Enron Energy Services was supposed to be Enron's most promising business unit, the crown jewel of the corporation in the eyes of some. In reality, it was a bust right from the start. The idea was that because of deregulation, the CEOs and CFOs of businesses that consume a lot of energy, such as manufacturing plants, shopping malls and apartment complexes, would look for the best deal on electricity and natural gas. But could they find it? That's where Enron came in. EES would handle everything--purchasing, delivery, metering and billing--and guarantee significant savings to boot. This was an extremely appealing offer, says Margaret Ceconi, who negotiated such deals at EES.
Compared with off-balance-sheet financing, Ceconi's experiences at Enron--which she has shared with the SEC and expects to someday share with the Department of Justice and Congress--have the dual virtues of simplicity and clarity of intent. And they speak volumes about the company Ken Lay so awkwardly called "one of the best places to work in the world."
EES had about 2,000 employees, a couple of hundred of whom, like Ceconi, worked directly on generating clients, negotiating contracts and ensuring the service was delivered. The pitch was that, based on Enron's expert assessment of supply and price trends, a company could expect its energy costs to go up over the long run.
Enron would assume that risk by buying power for whatever the market charged, while guaranteeing delivery to its customers at a predetermined price for 10 years. Sound good? There's more: Enron would reduce the price it charged by, say, 50 percent for the first few years and adjust the annual bill accordingly in the later years of the contract.
It's called "tilting the curve," and Ceconi was able to illustrate the peculiar logic behind it with a few strokes of a ballpoint pen. Seated at a conference table in her attorney's office, Ceconi sketched a standard two-line graph, added a few numbers, then drew a line, left to right, that stays constant for three years, then suddenly bellies down before rising again in about year seven. The finished drawing was an approximation of Enron's internal pricing curve, which purportedly represented what Enron calculated the price of energy would be over the next 10 years.
"This was something you would die for," Ceconi said when she finished. "Other companies couldn't figure out how Enron made money at this, because when they tried to do it, they couldn't figure out how to make money at it."
Truth was, Enron couldn't figure it out either. But it hid that fact by using a pricing curve that, contrary to what EES was telling CEOs around the country, projected that prices would drop dramatically. This allowed EES to show, on paper anyway, that its long-term power contracts were going to be enormously profitable. Moreover, using marked-to-market accounting, EES's accountants booked the projected 10-year value of the contract as earnings the day the deal was closed. The problem was that it hardly reflected the reality of EES's financial situation.

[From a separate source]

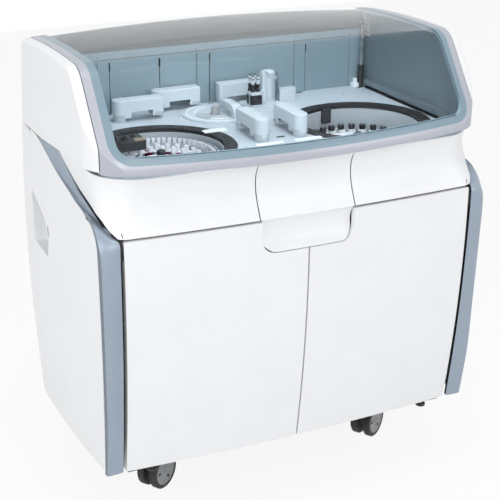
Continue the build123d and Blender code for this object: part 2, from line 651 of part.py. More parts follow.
def reagent_bottles():
    items = []
    for px, py, a in around(CAROUSEL_X, CAROUSEL_Y, BOTTLE_R, BOTTLES):
        low = ROTOR_Z - 5 + 0.3
        cap = Pos(0, 0, low + 24) * extrude(RegularPolygon(8.5, 8), 14)
        body = Pos(0, 0, low + 12) * Box(30, 20, 24) + cap
        items.append(Pos(px, py, 0) * Rot(0, 0, a) * body)
    return solids(*items)


def arm_cover(x, y, turn, probe_hole=True):
    """Hollow cover over a swinging arm: round nose at the post, notch low in both sides."""
    z0 = ARM_LIFT_Z
    z1 = z0 + ARM_H
    r = ARM_W / 2
    wall = 2.0
    length = ARM_L - r

    def slot_shape(inset, a, b):
        rr = r - inset
        nose = cyl(0, 0, a, b, rr)
        tail = slab(0, length - inset, -rr, rr, a, b)
        tail = fillet(tail.edges().filter_by(Axis.Z).sort_by(Axis.X)[-2:], 7 - inset)
        return nose + tail

    body = slot_shape(0, z0, z1)
    body = fillet(body.faces().sort_by(Axis.Z)[-1].edges(), 3.0)
    body -= slot_shape(wall, z0 - 1, z1 - 3)
    body -= slab(26, 84, -50, 50, z0 - 1, z0 + 15)
    body += cyl(0, 0, z0, z1 - 2, POST_R + 4)
    body -= cyl(0, 0, z0 - 2, z1 - 8, POST_R + PIN_PLAY)
    if probe_hole:
        body += cyl(length - 16, 0, z0 + 18, z1 - 2, 6)
        body -= cyl(length - 16, 0, z0, z1 - 8, PROBE_R + PIN_PLAY)
    return Pos(x, y, 0) * Rot(0, 0, turn) * body


def arm_post(x, y):
    shaft = cyl(x, y, 856, ARM_LIFT_Z + ARM_H - 8.3, POST_R)
    drum = cyl(x, y, DECK_Z + 0.3, ARM_LIFT_Z - 0.3, ARM_W / 2 - 1)
    return shaft + drum


def arm_probe(x, y, turn):
    length = ARM_L - ARM_W / 2
    needle = cyl(length - 16, 0, DECK_Z + 4, ARM_LIFT_Z + ARM_H - 8, PROBE_R)
    return Pos(x, y, 0) * Rot(0, 0, turn) * needle


def drive_cover():
    body = slab(8, 140, 206, 242, DECK_Z + 0.3, ARM_LIFT_Z + ARM_H)
    body = fillet(body.edges().filter_by(Axis.Z), 8)
    body = fillet(body.faces().sort_by(Axis.Z)[-1].edges(), 3)
    body -= slab(30, 100, 200, 240, DECK_Z - 1, DECK_Z + 20)
    return body


def deck_platform():
    plate = cyl(-32, 125, DECK_Z + 0.1, DECK_Z + 5, 94) - slab(6, 120, 0, 260, 900, 960)
    plate -= cyl(-46, 114, DECK_Z + 2.5, 960, 14)
    knob = cyl(-46, 114, DECK_Z + 2.6, DECK_Z + 22, 10)
    arch = slab(-22, 2, 46, 150, DECK_Z + 5, DECK_Z + 38)
    arch = fillet(arch.edges().filter_by(Axis.X).sort_by(Axis.Z)[-2:], 30)
    arch -= slab(-30, 10, 66, 132, DECK_Z + 4, DECK_Z + 22)
    return plate + knob + arch


def wash_station():
    base = slab(56, 156, 112, 200, DECK_Z + 0.3, DECK_Z + 7)
    base = fillet(base.edges().filter_by(Axis.Z), 10)
    tower = slab(116, 152, 166, 196, DECK_Z + 6, DECK_Z + 88)
    tower = fillet(tower.edges().filter_by(Axis.Z), 8)
    tower = fillet(tower.faces().sort_by(Axis.Z)[-1].edges(), 7)
    rod = cyl(WASH_X + 26, WASH_Y, DECK_Z + 6, DECK_Z + 96, 5)
    bracket = Pos(190, 178, 0) * prism_z([Polyline((-24, -8, 0), (24, -8, 0), (20, 8, 0), (-20, 8, 0),
                                                   close=True)], DECK_Z + 0.3, DECK_Z + 36)
    slope = prism_x([Polyline(P(150, DECK_Z), P(210, DECK_Z), P(184, DECK_Z + 44), P(174, DECK_Z + 44),
                              close=True)], 160, 220)
    return solids(base + tower + rod, bracket & slope)




def wash_head():
    body = slab(WASH_X - 14, WASH_X + 14, WASH_Y - 16, WASH_Y + 16, DECK_Z + 8, DECK_Z + 46)
    body += cyl(WASH_X + 26, WASH_Y, DECK_Z + 20, DECK_Z + 46, 10)
    body += slab(WASH_X + 10, WASH_X + 26, WASH_Y - 6, WASH_Y + 6, DECK_Z + 22, DECK_Z + 44)
    body -= cyl(WASH_X + 26, WASH_Y, DECK_Z, DECK_Z + 100, 5 + PIN_PLAY)
    for dx, dy in ((-8, -9), (-8, 9), (6, -9), (6, 9)):
        body += cyl(WASH_X + dx, WASH_Y + dy, DECK_Z + 40, DECK_Z + 86, 4)
    return body


def optics_block():
    x0 = -CAROUSEL_X - RING_R1
    beam = slab(x0 - 16, x0 + 90, CAROUSEL_Y + 24, CAROUSEL_Y + 56, DECK_Z + 1.5, DECK_Z + 9)
    foot = slab(x0 - 16, x0 - 3, CAROUSEL_Y + 24, CAROUSEL_Y + 56, DECK_Z + 0.3, DECK_Z + 3)
    head = slab(x0 + 66, x0 + 150, CAROUSEL_Y + 10, CAROUSEL_Y + 74, DECK_Z - 6, DECK_Z + 16)
    head = fillet(head.edges().filter_by(Axis.Z), 6)
    return beam + foot + head


def code_reader():
    x = CAROUSEL_X - 20
    y = CAROUSEL_Y + math.sqrt((TUB_R - TUB_WALL) ** 2 - 34 ** 2)
    body = slab(x - 13, x + 13, y - 7, y - 0.3, 884, DECK_Z - 1)
    return fillet(body.edges().filter_by(Axis.Y), 3)


# ---------------------------------------------------------------- frame and cabinet
UPRIGHT_X = 451.0
UPRIGHT_FRONT_Y = -155.0
UPRIGHT_REAR_Y = 274.0
BEAM_FRONT_Y = -262.0
ARM_HEIGHTS = (300.0, 780.0)     # outriggers that carry the side panels
RAIL_TOP_Z = DECK_Z - DECK_T - 4.6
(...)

By tilting the curve to give customers an early discount on their energy costs, EES wasn't taking in enough to cover what the local utility companies were charging for gas and electricity. Meanwhile, EES was spending much more than it projected setting up the infrastructure for the retail contracts. For example, it was estimated that changing out an electric meter for one that Enron could track in Houston, whether the building was in Duluth or Chicago, would cost $1,000. It turned out the standard rate was $10,000 to $15,000. Some of Enron's biggest retail clients, such as Simon Properties and JCPenney, to cite just two, required hundreds of new meters for buildings all over the country.
Ceconi, an accountant and former banker, says it took her four months to figure out that EES was booking profits that it could substantiate only theoretically. When she pointed that out to her bosses and co-workers, they told her she simply didn't understand the business. "They said, 'No, this is energy accounting,'" Ceconi recalls. "But they knew these could not possibly be considered real earnings. Did they think they were so smart they could predict the future's curve? To a certain degree, yes, but I heard time and time again, 'Don't worry about it. That's somebody else's problem down the road.'"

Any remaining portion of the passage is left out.